Would you quote the material below in full and unchanged?

━━━ SUPPLIED MATERIAL ━━━

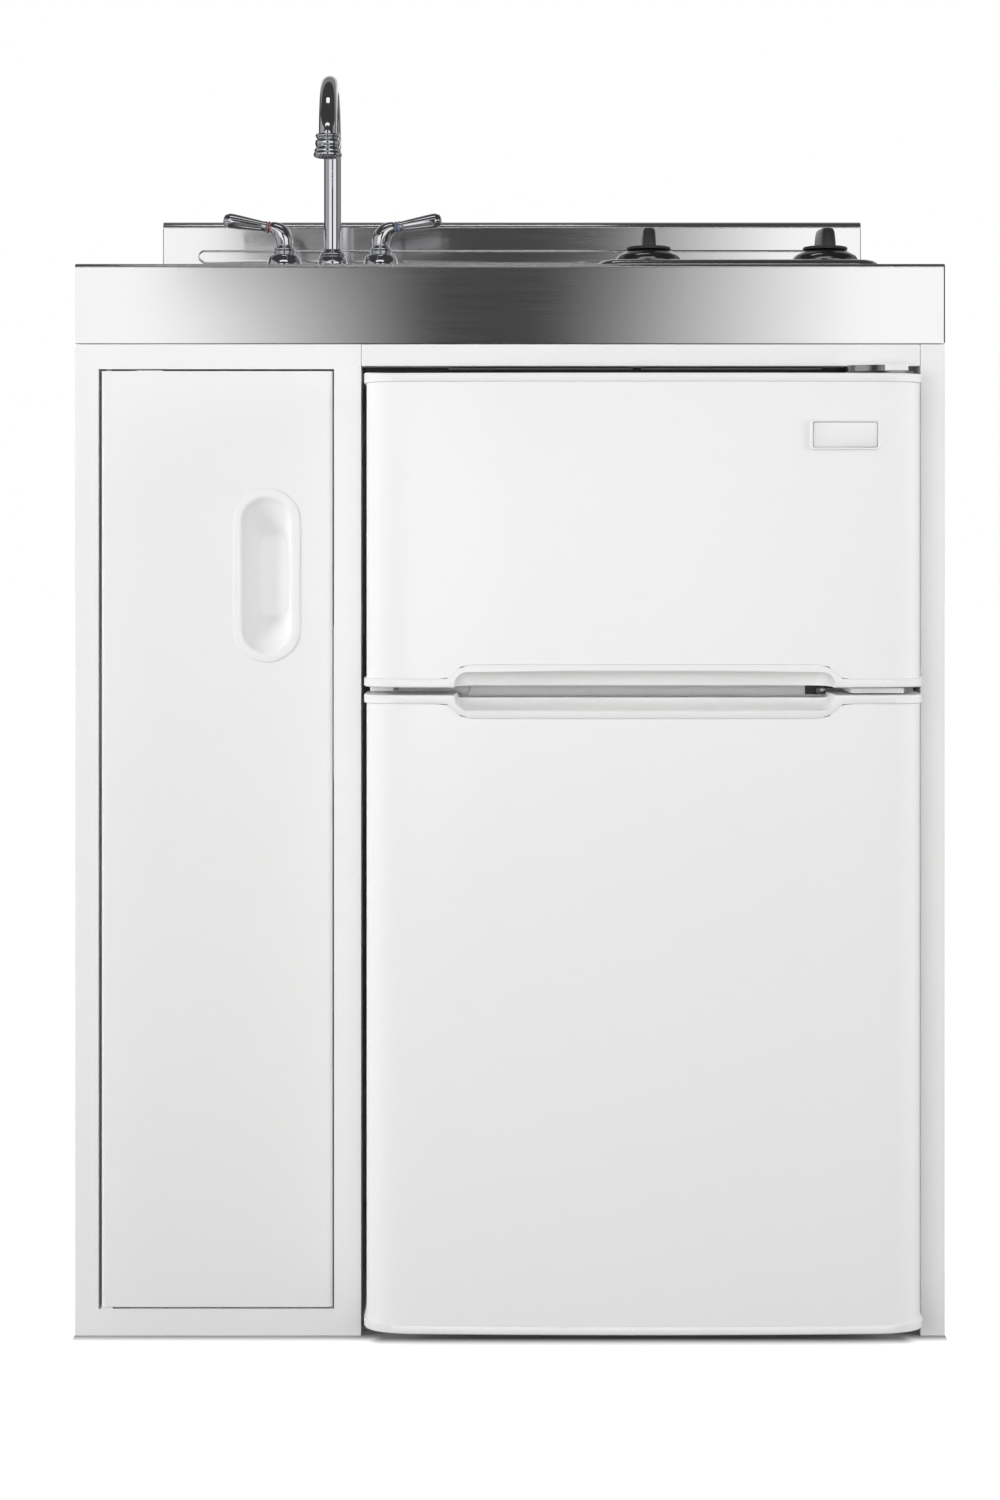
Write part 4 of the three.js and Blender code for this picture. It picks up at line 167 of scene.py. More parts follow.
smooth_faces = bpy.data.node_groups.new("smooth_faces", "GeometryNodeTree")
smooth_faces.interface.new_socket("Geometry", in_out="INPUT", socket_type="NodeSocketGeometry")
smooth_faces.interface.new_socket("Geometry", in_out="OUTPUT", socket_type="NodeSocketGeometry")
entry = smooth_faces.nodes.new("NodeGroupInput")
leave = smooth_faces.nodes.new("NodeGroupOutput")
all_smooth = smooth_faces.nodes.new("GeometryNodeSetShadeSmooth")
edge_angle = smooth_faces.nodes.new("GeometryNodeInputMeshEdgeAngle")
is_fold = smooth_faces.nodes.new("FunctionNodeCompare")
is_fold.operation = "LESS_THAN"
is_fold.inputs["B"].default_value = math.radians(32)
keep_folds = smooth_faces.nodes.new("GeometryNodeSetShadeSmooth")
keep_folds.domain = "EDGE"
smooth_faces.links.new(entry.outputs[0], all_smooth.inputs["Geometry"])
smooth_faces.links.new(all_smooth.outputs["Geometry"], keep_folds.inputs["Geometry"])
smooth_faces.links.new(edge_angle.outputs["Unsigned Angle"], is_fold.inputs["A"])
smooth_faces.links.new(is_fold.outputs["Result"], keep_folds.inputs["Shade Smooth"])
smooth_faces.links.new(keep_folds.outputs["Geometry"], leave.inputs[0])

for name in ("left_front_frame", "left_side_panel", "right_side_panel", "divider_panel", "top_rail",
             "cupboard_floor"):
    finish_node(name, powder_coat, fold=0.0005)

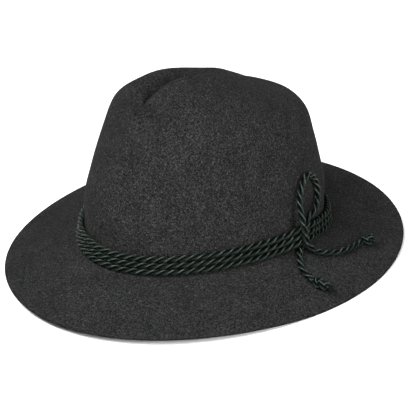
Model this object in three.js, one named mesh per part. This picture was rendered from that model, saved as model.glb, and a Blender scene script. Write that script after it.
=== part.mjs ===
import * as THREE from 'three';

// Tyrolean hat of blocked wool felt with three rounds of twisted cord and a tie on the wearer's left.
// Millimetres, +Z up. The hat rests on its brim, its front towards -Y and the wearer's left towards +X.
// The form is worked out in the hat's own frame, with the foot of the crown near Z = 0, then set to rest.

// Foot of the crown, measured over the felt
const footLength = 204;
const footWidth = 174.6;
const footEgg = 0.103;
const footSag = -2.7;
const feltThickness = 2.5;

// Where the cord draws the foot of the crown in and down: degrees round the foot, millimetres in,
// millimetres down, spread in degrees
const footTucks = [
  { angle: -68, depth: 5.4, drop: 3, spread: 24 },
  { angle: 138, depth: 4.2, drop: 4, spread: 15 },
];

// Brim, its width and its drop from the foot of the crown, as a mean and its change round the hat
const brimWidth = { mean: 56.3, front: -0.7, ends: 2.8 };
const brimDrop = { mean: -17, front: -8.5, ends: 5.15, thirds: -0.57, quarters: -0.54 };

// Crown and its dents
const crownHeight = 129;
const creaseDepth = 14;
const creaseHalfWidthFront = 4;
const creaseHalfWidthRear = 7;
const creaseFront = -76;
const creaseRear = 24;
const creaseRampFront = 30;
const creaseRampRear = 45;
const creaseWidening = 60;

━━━

▶ WRITTEN RESPONSE
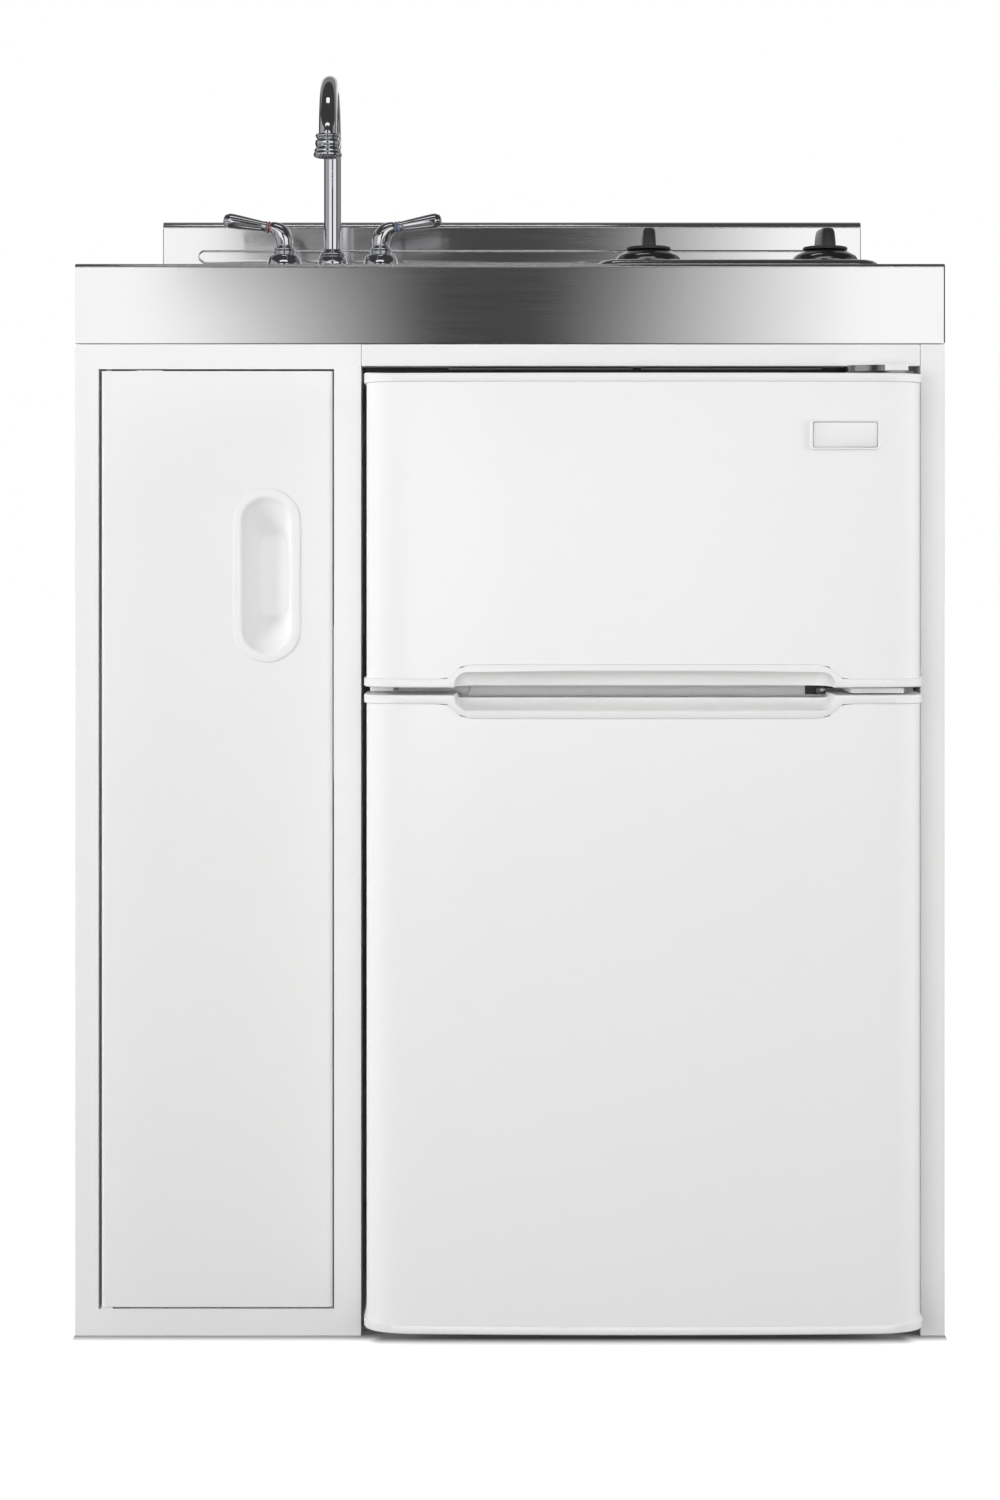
Write part 4 of the three.js and Blender code for this picture. It picks up at line 167 of scene.py. More parts follow.
smooth_faces = bpy.data.node_groups.new("smooth_faces", "GeometryNodeTree")
smooth_faces.interface.new_socket("Geometry", in_out="INPUT", socket_type="NodeSocketGeometry")
smooth_faces.interface.new_socket("Geometry", in_out="OUTPUT", socket_type="NodeSocketGeometry")
entry = smooth_faces.nodes.new("NodeGroupInput")
leave = smooth_faces.nodes.new("NodeGroupOutput")
all_smooth = smooth_faces.nodes.new("GeometryNodeSetShadeSmooth")
edge_angle = smooth_faces.nodes.new("GeometryNodeInputMeshEdgeAngle")
is_fold = smooth_faces.nodes.new("FunctionNodeCompare")
is_fold.operation = "LESS_THAN"
is_fold.inputs["B"].default_value = math.radians(32)
keep_folds = smooth_faces.nodes.new("GeometryNodeSetShadeSmooth")
keep_folds.domain = "EDGE"
smooth_faces.links.new(entry.outputs[0], all_smooth.inputs["Geometry"])
smooth_faces.links.new(all_smooth.outputs["Geometry"], keep_folds.inputs["Geometry"])
smooth_faces.links.new(edge_angle.outputs["Unsigned Angle"], is_fold.inputs["A"])
smooth_faces.links.new(is_fold.outputs["Result"], keep_folds.inputs["Shade Smooth"])
smooth_faces.links.new(keep_folds.outputs["Geometry"], leave.inputs[0])

for name in ("left_front_frame", "left_side_panel", "right_side_panel", "divider_panel", "top_rail",
             "cupboard_floor"):
    finish_node(name, powder_coat, fold=0.0005)

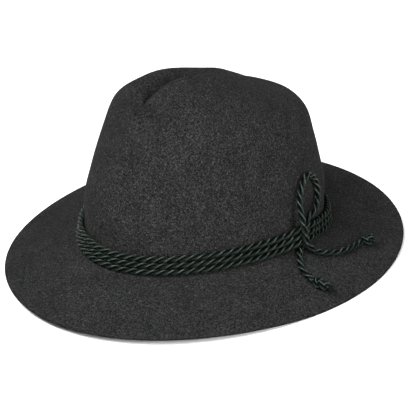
Model this object in three.js, one named mesh per part. This picture was rendered from that model, saved as model.glb, and a Blender scene script. Write that script after it.
=== part.mjs ===
import * as THREE from 'three';

// Tyrolean hat of blocked wool felt with three rounds of twisted cord and a tie on the wearer's left.
// Millimetres, +Z up. The hat rests on its brim, its front towards -Y and the wearer's left towards +X.
// The form is worked out in the hat's own frame, with the foot of the crown near Z = 0, then set to rest.

// Foot of the crown, measured over the felt
const footLength = 204;
const footWidth = 174.6;
const footEgg = 0.103;
const footSag = -2.7;
const feltThickness = 2.5;

// Where the cord draws the foot of the crown in and down: degrees round the foot, millimetres in,
// millimetres down, spread in degrees
const footTucks = [
  { angle: -68, depth: 5.4, drop: 3, spread: 24 },
  { angle: 138, depth: 4.2, drop: 4, spread: 15 },
];

// Brim, its width and its drop from the foot of the crown, as a mean and its change round the hat
const brimWidth = { mean: 56.3, front: -0.7, ends: 2.8 };
const brimDrop = { mean: -17, front: -8.5, ends: 5.15, thirds: -0.57, quarters: -0.54 };

// Crown and its dents
const crownHeight = 129;
const creaseDepth = 14;
const creaseHalfWidthFront = 4;
const creaseHalfWidthRear = 7;
const creaseFront = -76;
const creaseRear = 24;
const creaseRampFront = 30;
const creaseRampRear = 45;
const creaseWidening = 60;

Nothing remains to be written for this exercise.